Critical Accounting Estimates and Policies
The preparation of financial statements in accordance with generally accepted accounting
principles requires us to make estimates and assumptions that affect the reported amounts of assets
and liabilities and the disclosure of contingent assets and liabilities as of the date of the
consolidated financial statements and the reported amounts of revenues and expenses during the
respective reporting periods. Actual results could differ from the estimates and assumptions used.
These policies and estimates are described in the 2008 Form 10-K except as updated below.

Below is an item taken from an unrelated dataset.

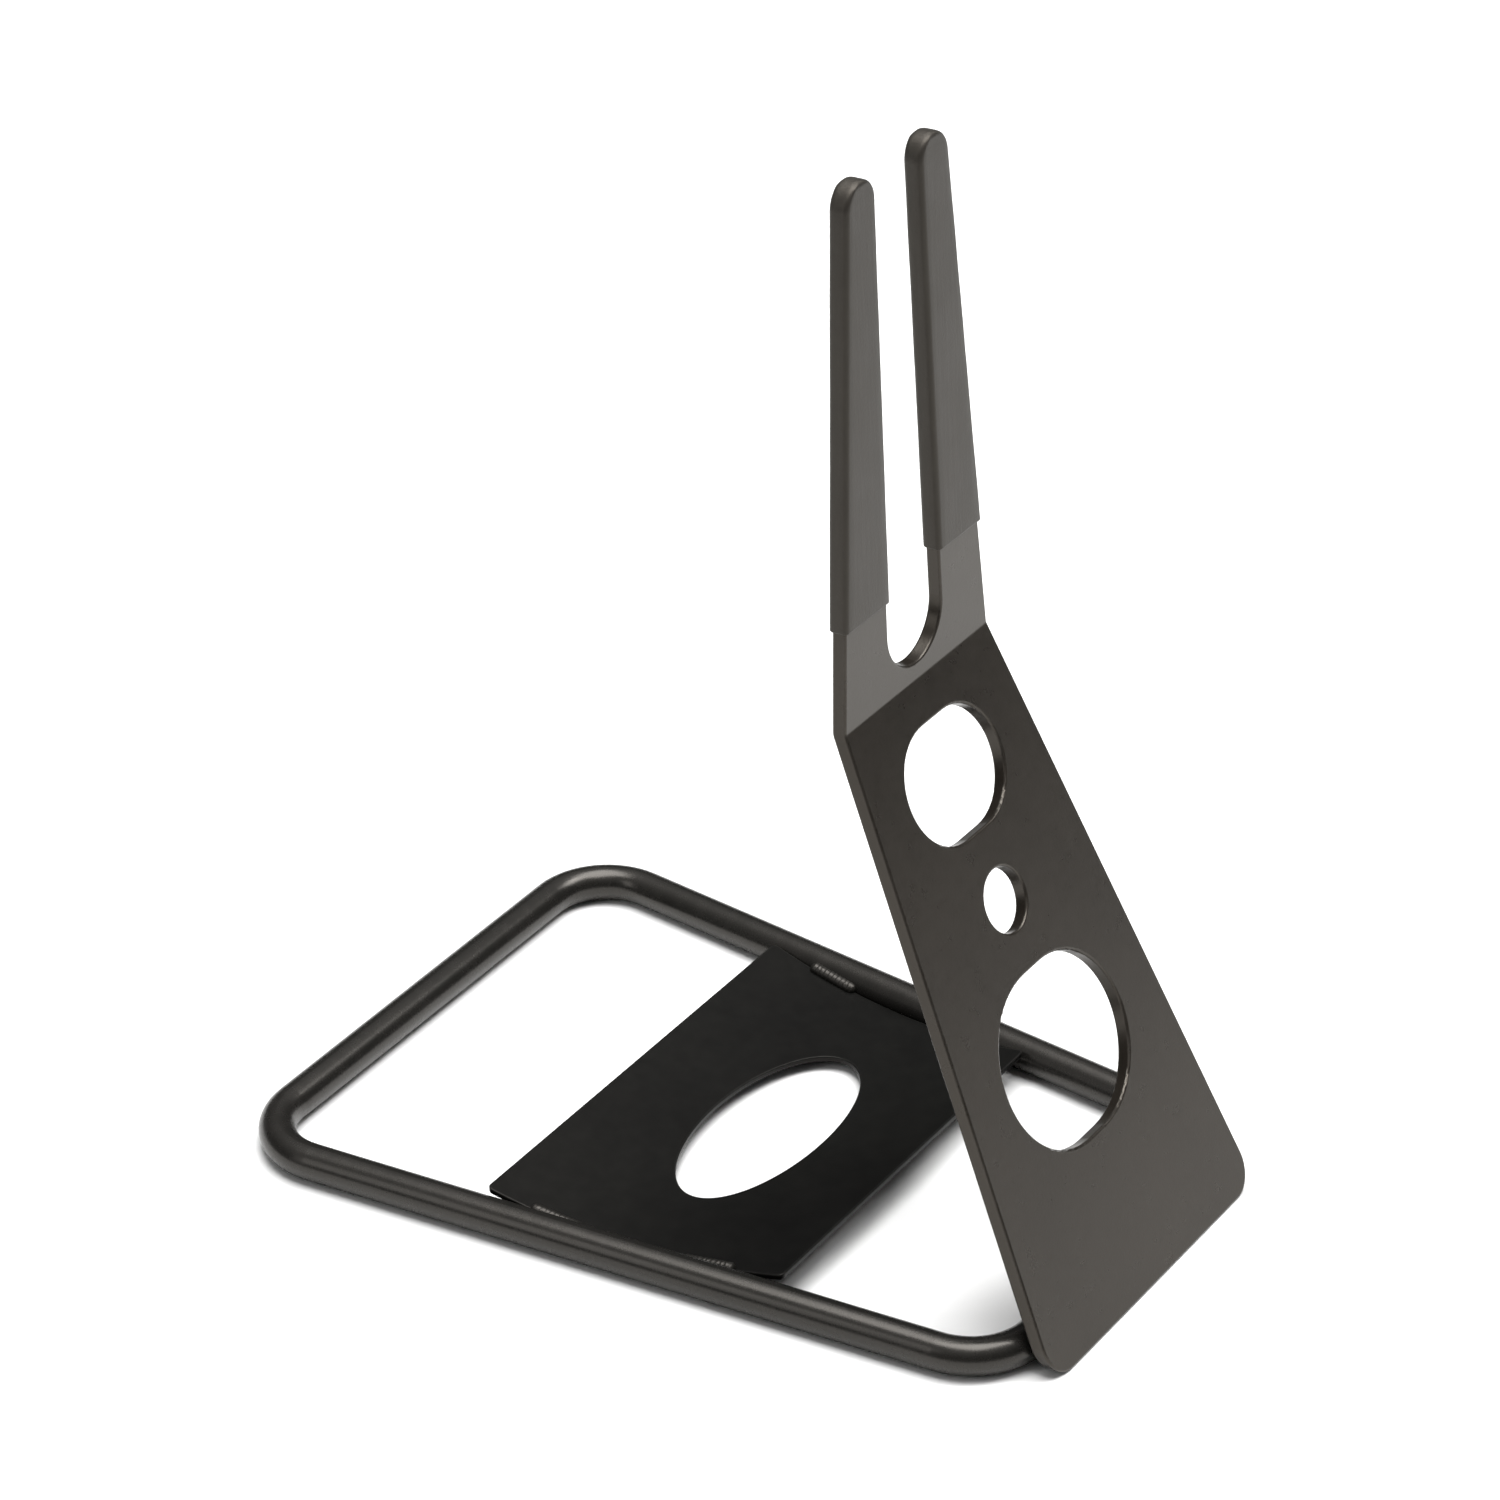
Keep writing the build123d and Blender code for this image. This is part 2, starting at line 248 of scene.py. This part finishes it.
def math_node(tree, operation, *values):
    """A Math node; each value is a number or a (node, output) pair."""
    node = tree.nodes.new("ShaderNodeMath")
    node.operation = operation
    for i, value in enumerate(values):
        if isinstance(value, tuple):
            tree.links.new(value[0].outputs[value[1]], node.inputs[i])
        else:
            node.inputs[i].default_value = value
    return node


def edge_mask(tree, radius):
    """1 where the surface bends within the radius, 0 on flats."""
    bevel = tree.nodes.new("ShaderNodeBevel")
    bevel.samples = 6
    bevel.inputs["Radius"].default_value = radius
    geometry = tree.nodes.new("ShaderNodeNewGeometry")
    dot = tree.nodes.new("ShaderNodeVectorMath")
    dot.operation = "DOT_PRODUCT"
    link(tree, bevel, "Normal", dot, 0)
    link(tree, geometry, "Normal", dot, 1)
    return range_node(tree, dot, "Value", *EDGE_COSINES, 0.0, 1.0)


def coordinates_of(tree, stretch=(1.0, 1.0, 1.0)):
    texture_coordinates = tree.nodes.new("ShaderNodeTexCoord")
    mapping = tree.nodes.new("ShaderNodeMapping")
    mapping.inputs["Scale"].default_value = stretch
    link(tree, texture_coordinates, "Object", mapping, "Vector")
    return mapping


def coated_metal(name):
    """Black powder coat: fine grain, slow colour variation, and paler edges, partly a thinner coat
    and partly a painted highlight.
    """
    coat = COATS[name]
    material = bpy.data.materials.new(name)
    material.use_nodes = True
    tree = material.node_tree
    shader = tree.nodes["Principled BSDF"]
    place = coordinates_of(tree)
    clouds = noise_texture(tree, place, *COAT_CLOUDS)
    mottle = noise_texture(tree, place, *COAT_MOTTLE)
    fine = noise_texture(tree, place, 1000.0 / coat["grain"], 1.0, 0.5)

    tone = math_node(tree, "MULTIPLY_ADD", (mottle, "Fac"), COAT_MOTTLE_SHARE, (clouds, "Fac"))
    stops = list(zip(COAT_TONE_STOPS, (coat["dark"], coat["light"])))
    colour = ramp_node(tree, tone, "Value", stops)

    # Edges: paler and a little smoother, broken up by noise; the paler colour is partly a thinner
    # coat and partly a painted highlight of the rounded edges.
    edge = edge_mask(tree, EDGE_RADIUS)
    patches = noise_texture(tree, place, *WEAR_AND_HIGHLIGHT_PATCHES)
    patch = range_node(tree, patches, "Fac", *WEAR_AND_HIGHLIGHT_PATCH_RANGE)
    worn_and_highlit = math_node(tree, "MULTIPLY", (edge, "Result"), (patch, "Result"))
    wear_and_highlight_share = math_node(tree, "MULTIPLY", (worn_and_highlit, "Value"), coat["wear_and_highlight"])
    # Pale edge colour mixed in: partly a thinner coat, partly a painted highlight.
    mix = tree.nodes.new("ShaderNodeMix")
    mix.data_type = "RGBA"
    mix.inputs["B"].default_value = (*coat["edge"], 1.0)
    link(tree, wear_and_highlight_share, "Value", mix, "Factor")
    tree.links.new(colour.outputs["Color"], mix.inputs["A"])
    tree.links.new(mix.outputs["Result"], shader.inputs["Base Color"])

    rough = range_node(tree, mottle, "Fac", *MOTTLE_RANGE, *coat["rough"])
    smoother = math_node(
        tree, "MULTIPLY_ADD", (worn_and_highlit, "Value"), WORN_ROUGHNESS, (rough, "Result"))
    link(tree, smoother, "Value", shader, "Roughness")

    # Grain of the coat: fine orange peel over a slower wave.
    wave = noise_texture(tree, place, 1000.0 / (coat["grain"] * COAT_WAVE_SIZE), 2.0, 0.5)
    height = math_node(tree, "MULTIPLY_ADD", (wave, "Fac"), COAT_WAVE_SHARE, (fine, "Fac"))
    bump = tree.nodes.new("ShaderNodeBump")
    bump.inputs["Strength"].default_value = 1.0
    bump.inputs["Distance"].default_value = coat["depth"] * MM
    link(tree, height, "Value", bump, "Height")
    link(tree, bump, "Normal", shader, "Normal")
    shader.inputs["IOR"].default_value = coat["ior"]
    shader.inputs["Specular Tint"].default_value = coat["tint"]
    return material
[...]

We have
identified the following critical accounting policies and estimates used in the preparation of our
financial statements: accounting for oil and gas revenue, oil and gas properties, stock-based
compensation, derivative financial instruments, asset retirement obligations and deferred taxes.
We adhere to SFAS No. 19 Financial Accounting and Reporting by Oil and Gas Producing
Companies, for recognizing impairment of capitalized costs related to unproved properties. These
costs are capitalized and periodically evaluated (at least quarterly) as to recoverability based on
changes brought about by economic factors and potential shifts in business strategy employed by
management. We consider time, geologic and engineering factors to evaluate the need for impairment
of these costs. We continue to experience an increase in lease expirations and impairment expense
caused by (1) current economic conditions, which have impacted our future drilling plans
thereby increasing the amount of expected lease expirations, and
(2) the rapid expansion
of our unproved property positions in new shale plays. As economic conditions change and we
continue to evaluate unproved properties, our estimates of expirations likely will change and we
may increase or decrease impairment expense. We recorded abandonment and impairment expense in the
first six months of 2009 of $60.5 million compared to $5.6 million in the same period of the prior
year. In second quarter 2009, we recorded abandonment and impairment expense of $41.0 million,
which includes the expiration of certain significant Barnett Shale leases.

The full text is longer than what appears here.